- Born: June 14, 1947 Sydney, New South Wales, Australia
- Died: May 14, 2005 (aged 57) Castlecrag, New South Wales, Australia
- Occupation: Television director
- Spouse: Sandra Levy (divorced)
- Partner: Jacqui Delmege
- Children: 1

= Michael Carson (television director) =

Australian television director (1947–2005)

Michael Carson (14 June 1947 – 14 May 2005) was an Australian television director who was responsible for some of Australia's most significant series in the last decades of the twentieth century.

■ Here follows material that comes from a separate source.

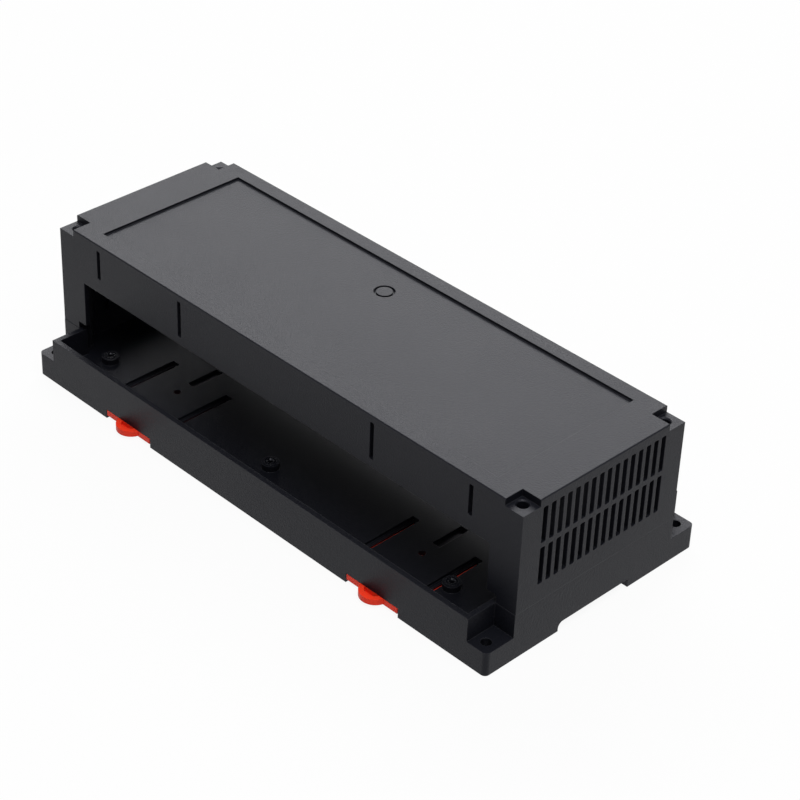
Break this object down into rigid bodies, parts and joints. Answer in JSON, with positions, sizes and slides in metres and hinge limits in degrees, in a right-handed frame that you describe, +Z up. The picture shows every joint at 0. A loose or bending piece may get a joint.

His work as a director, producer and script editor was recognised with AFI Awards, Logie Awards, Penguin Awards and AWGIE Awards.

==Life and career==

Carson was born in Sydney, Australia, and attended North Sydney Boys High School. He commenced work in the television industry as a studio hand and did all his training on the job. He started work with the Australia's national broadcaster, the ABC, in the early 1970s. His first directing jobs included the rock 'n roll music programme GTK, which combined live performances and interviews with cutting-edge bands and performers.

He married television producer and director Sandra Levy in the 1970s, and in 1980 they had a son, Simon. They later divorced but maintained close ties.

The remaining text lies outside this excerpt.